A essa altura já se pode ver que não há elementos para que se ponha sequer no horizonte longínquo a hipótese de que a guerra da Ucrânia leve a uma terceira guerra mundial. O que se passa são modificações profundas na OTAN e na União Europeia, todas implicando perdas severas para a Rússia. A OTAN logo será ampliada, com a entrada de Finlândia e Suécia, e fortalecida como gastos em defesa adicionais dos seus membros, o que levará a uma benéfica diminuição da dependência ante os EUA, tudo isso num cenário em que todos passaram a entender a Rússia como um país inimigo. A União Europeia também está a fortalecer seus laços internos em pesquisa e comércio, especialmente para buscar alternativas de energia, o que levará à reconfiguração de políticas comerciais, tudo isso tendo a Rússia como país não confiável para relações desse tipo.

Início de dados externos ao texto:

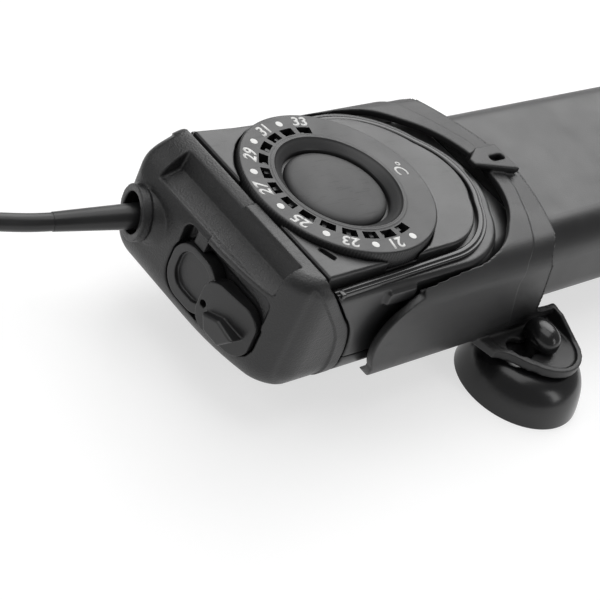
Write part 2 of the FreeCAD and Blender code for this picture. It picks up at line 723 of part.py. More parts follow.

Depois desses quase nove meses de guerra, nos quais um Putin crescentemente surpreso se viu obrigado a blefar até sobre justamente aquilo que jamais pretendeu ou poderia ter pretendido, a elite governamental da Rússia está a reaprender contra si uma velha lição da história: guerras são eventos de que se controla apenas o início.

***

* – O escritor russo Ivan Turguêniev deu tratamento literário aos eventos e desdobramentos da Guerra da Criméia nos três contos cronológicos que incluiu tardiamente em seu clássico Notas de um caçador. No primeiro deles, O fim de Tchertopkhánov, ele trata metaforicamente da Guerra da Criméia; no segundo, Relíquia viva, ele faz o mesmo com as circunstâncias do fim da servidão na Rússia; e no terceiro, Pancadas! , ele antecipa, antevendo mais de 40 anos, os desdobramentos que levarão à aliança operário-camponesa contra o tsarismo. A análise que realizei para fazer aflorar o até então inédito sentido político oculto de cada uma dessas três obras pode ser lida entre as páginas 180 e 228 do meu livro LITERATURA CONTRA IMOBILISMO NA RÚSSIA DO SÉCULO XIX, que pode ser encontrado em formato .pdf aqui.

** – Essa denominação deve ter surgido do desenho cartográfico daquela região, pois mesmo o mapa do que hoje é a Ucrânia continua a parecer uma reprodução, em tamanho menor, do mapa que traz o desenho cartográfico atual da gigantesca Rússia.